One of the new firms he’s bought this year was a single-associate tax practice. “We have 35 locations and seven [or so] of those locations have dedicated tax professionals in them. I would like that to be over 20 by year-end and in every office by the end of 2020.”
Bicknell said he was recently in a custodian-sponsored meeting with other advisors and heard many of them were talking about shutting down their tax practices—which are often seen as humdrum, low-margin affairs. “I looked at them and said, ‘You’re all crazy.
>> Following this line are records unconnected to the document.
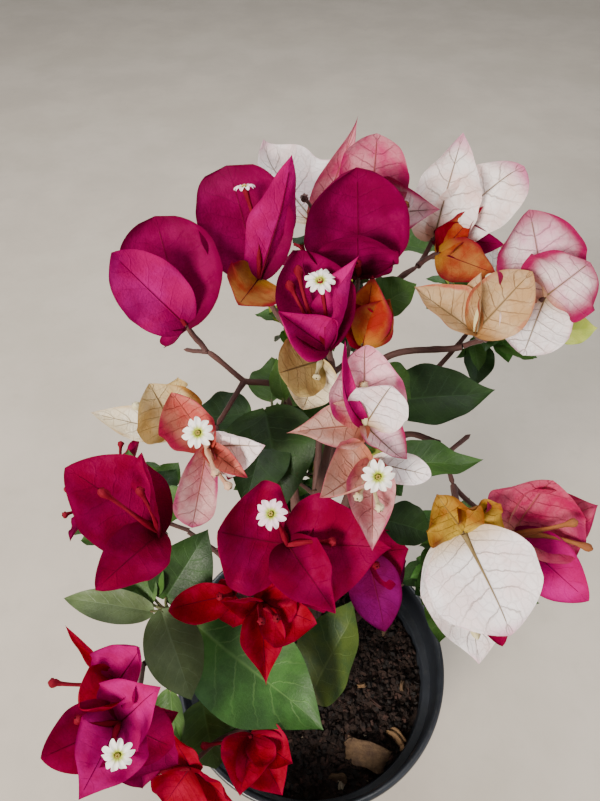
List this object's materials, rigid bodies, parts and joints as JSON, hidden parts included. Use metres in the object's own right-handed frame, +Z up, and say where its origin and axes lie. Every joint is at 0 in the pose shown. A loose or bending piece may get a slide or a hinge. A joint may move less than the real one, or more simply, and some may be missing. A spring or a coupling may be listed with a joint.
{
  "type": "potted bougainvillea bush",
  "caption": "Young flowering shrub with papery pink, red and cream bracts on thin woody boughs, in a round black nursery pot filled with potting mix.",
  "frame": {"origin": "centre of the pot's flat underside, on the surface that the pot stands on", "axes": "+Z up along the pot's axis; the front of the plant faces -Y and its right side is +X"},
  "size_m": [0.2176, 0.2098, 0.3207],
  "materials": {
    "pot_plastic": "thin black moulded plastic with a soft sheen",
    "potting_mix": "moist crumbly mix of compost and bark",
    "bark": "brown bark, smoother towards the tips",
    "leaves": "soft leaf with a faint gloss",
    "bracts_magenta": "thin papery bracts",
    "bracts_coral": "thin papery bracts",
    "bracts_deep_magenta": "thin papery bracts",
    "bracts_dark_magenta": "thin papery bracts",
    "bracts_pink": "thin papery bracts",
    "bracts_blush": "thin papery bracts",
    "bracts_tan": "thin papery bracts",
    "bracts_salmon": "thin papery bracts",
    "bracts_crimson": "thin papery bracts",
    "bracts_red": "thin papery bracts",
    "bracts_purple": "thin papery bracts",
    "bracts_white_pink": "thin papery bracts"
  },
  "bodies": {
    "root": {"pot": "pot_plastic", "potting_mix": "potting_mix", "trunk": "bark", "bough_upper_left": "bark", "bough_top": "bark", "bough_top_back": "bark", "bough_far_right": "bark", "bough_centre": "bark", "bough_right": "bark", "bough_left": "bark", "bough_front_high": "bark", "bough_front_low": "bark", "bough_front_left": "bark", "bough_back": "bark", "bough_back_right": "bark", "bough_back_left": "bark", "bough_right_low": "bark", "spray_upper_left": "bracts_magenta", "spray_middle_left": "bracts_coral", "spray_top_left": "bracts_deep_magenta", "spray_top_middle": "bracts_dark_magenta", "spray_high_centre": "bracts_magenta", "spray_top_back": "bracts_pink", "spray_top_right": "bracts_blush", "spray_far_right": "bracts_tan", "spray_centre": "bracts_salmon", "spray_front": "bracts_crimson", "spray_red": "bracts_red", "spray_under": "bracts_purple", "spray_left": "bracts_deep_magenta", "leaves_left": "leaves", "leaves_centre": "leaves", "leaves_right": "leaves", "leaves_front": "leaves", "leaves_inner": "leaves", "spray_lower_left": "bracts_magenta", "spray_low_front": "bracts_red", "spray_right": "bracts_white_pink", "mass_back_high": "leaves", "mass_back_low": "leaves", "mass_back_middle": "leaves", "mass_back_right": "leaves", "mass_back_left": "leaves", "mass_back_foot": "leaves", "mass_right_low": "leaves"}
  },
  "joints": []
}
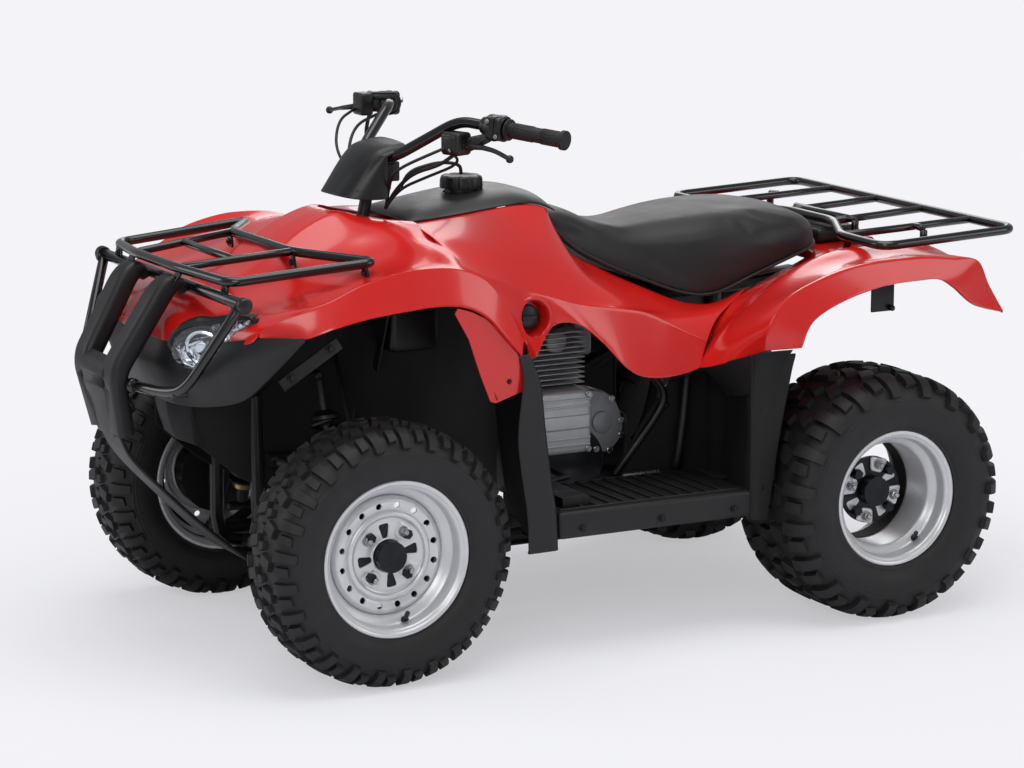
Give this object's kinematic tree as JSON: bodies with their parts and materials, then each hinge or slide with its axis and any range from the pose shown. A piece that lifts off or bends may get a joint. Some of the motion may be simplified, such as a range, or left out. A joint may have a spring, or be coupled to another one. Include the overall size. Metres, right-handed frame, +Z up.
{
  "type": "utility quad bike",
  "caption": "Utility quad bike with tubular front and rear racks, front bumper, straddle seat, handlebar steering and knobby balloon tyres.",
  "frame": {"origin": "on the ground under the middle of the vehicle's bounding box", "axes": "-Y forward, +X the vehicle's left, +Z up"},
  "size_m": [1.034, 1.902, 1.0648],
  "materials": {
    "black_steel": "gloss",
    "black_plastic": "matte textured",
    "red_plastic": "gloss",
    "engine_alloy": "satin painted cast",
    "bare_steel": "satin",
    "silver_wheel": "satin silver",
    "tyre": "matte",
    "seat_vinyl": "grained vinyl",
    "rubber": "matte",
    "lamp_lens": "clear",
    "tail_lens": "gloss"
  },
  "bodies": {
    "chassis": {"frame": "black_steel", "skid_plate": "black_plastic", "crankcase": "engine_alloy", "cylinder_block": "engine_alloy", "exhaust": "bare_steel", "front_bumper": "black_plastic", "bumper_tubes": "black_steel", "front_rack": "black_steel", "rear_rack": "black_steel", "front_fender": "red_plastic", "headlamp_surround": "black_plastic", "headlamps": "lamp_lens", "side_covers": "red_plastic", "tank_cover": "black_plastic", "fuel_cap": "black_plastic", "seat": "seat_vinyl", "rear_fender": "red_plastic", "rear_tray": "black_plastic", "tail_lamp": "tail_lens", "footwells": "black_plastic", "mudguards": "black_plastic", "foot_controls": "bare_steel", "front_arms": "black_steel", "front_shocks": "black_steel", "swing_arm": "black_steel", "rear_shock": "black_steel"},
    "steering": {"handlebar": "black_steel", "steering_stem": "black_steel", "handlebar_cover": "black_plastic", "grips": "rubber", "hand_controls": "black_plastic", "levers": "black_steel", "control_cables": "rubber"},
    "tie_rod_left": {"tie_rod_left": "bare_steel"},
    "tie_rod_right": {"tie_rod_right": "bare_steel"},
    "knuckle_left": {"knuckle_left": "black_steel"},
    "knuckle_right": {"knuckle_right": "black_steel"},
    "front_left_wheel": {"front_left_tyre": "tyre", "front_left_rim": "silver_wheel", "front_left_hub": "bare_steel"},
    "front_right_wheel": {"front_right_tyre": "tyre", "front_right_rim": "silver_wheel", "front_right_hub": "bare_steel"},
    "rear_axle": {"rear_axle": "bare_steel", "rear_left_tyre": "tyre", "rear_right_tyre": "tyre", "rear_rims": "silver_wheel", "rear_hubs": "bare_steel"}
  },
  "joints": [
    {"name": "steering", "type": "hinge", "parent": "chassis", "child": "steering", "pos_m": [0, -0.333, 0.968], "axis": [0, 0.2079, 0.9781], "range_deg": [-35, 35]},
    {"name": "knuckle_left", "type": "hinge", "parent": "chassis", "child": "knuckle_left", "pos_m": [0.34, -0.525, 0.258], "axis": [0, 0.2079, 0.9781], "range_deg": [-35, 35]},
    {"name": "knuckle_right", "type": "hinge", "parent": "chassis", "child": "knuckle_right", "pos_m": [-0.34, -0.525, 0.258], "axis": [0, 0.2079, 0.9781], "range_deg": [-35, 35]},
    {"name": "tie_rod_left", "type": "hinge", "parent": "steering", "child": "tie_rod_left", "pos_m": [0.022, -0.40811, 0.26833], "axis": [0, 0.2079, 0.9781], "range_deg": [-35, 35]},
    {"name": "tie_rod_right", "type": "hinge", "parent": "steering", "child": "tie_rod_right", "pos_m": [-0.022, -0.40811, 0.26833], "axis": [0, 0.2079, 0.9781], "range_deg": [-35, 35]},
    {"name": "front_left_wheel", "type": "hinge", "parent": "knuckle_left", "child": "front_left_wheel", "pos_m": [0.4075, -0.525, 0.258], "axis": [1, 0, 0], "continuous": true},
    {"name": "front_right_wheel", "type": "hinge", "parent": "knuckle_right", "child": "front_right_wheel", "pos_m": [-0.4075, -0.525, 0.258], "axis": [1, 0, 0], "continuous": true},
    {"name": "rear_axle", "type": "hinge", "parent": "chassis", "child": "rear_axle", "pos_m": [0, 0.606, 0.258], "axis": [1, 0, 0], "continuous": true}
  ],
  "couplings": [
    {"joint": "knuckle_left", "follows": "steering", "ratio": 1},
    {"joint": "knuckle_right", "follows": "steering", "ratio": 1},
    {"joint": "tie_rod_left", "follows": "steering", "ratio": -1},
    {"joint": "tie_rod_right", "follows": "steering", "ratio": -1}
  ]
}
I’ll buy all of them,’” Bicknell said. “If you’re knee-deep in a tax return, you know more about that client than a stand-alone wealth advisor can know. So you can do a better job serving them, it’s a stickier relationship and it likely leads to incremental revenue.”
“We have our own tax practice with 75 tax professionals and we’ll do over 3,000 tax returns this year.”
After a brief respite from acquisitions a few years ago, Bicknell turned the focus of his firm to new acquisitions and a focus on wealth management. That has meant leaving the asset management realm behind. Mariner’s investment arm, Montage, began divesting itself of its many asset management companies over the last 18 months, a process begun with its sale of Tortoise Investments in 2017.
Mariner announced five other acquisitions this year: Patriot Wealth Management in Houston; Martin Financial Group in New Albany, Ind.; RTB Consulting LLC in Cincinnati; Foundations Wealth Management in Sioux Falls, S.D.; and Authent Advisors in Corte Madera, Calif.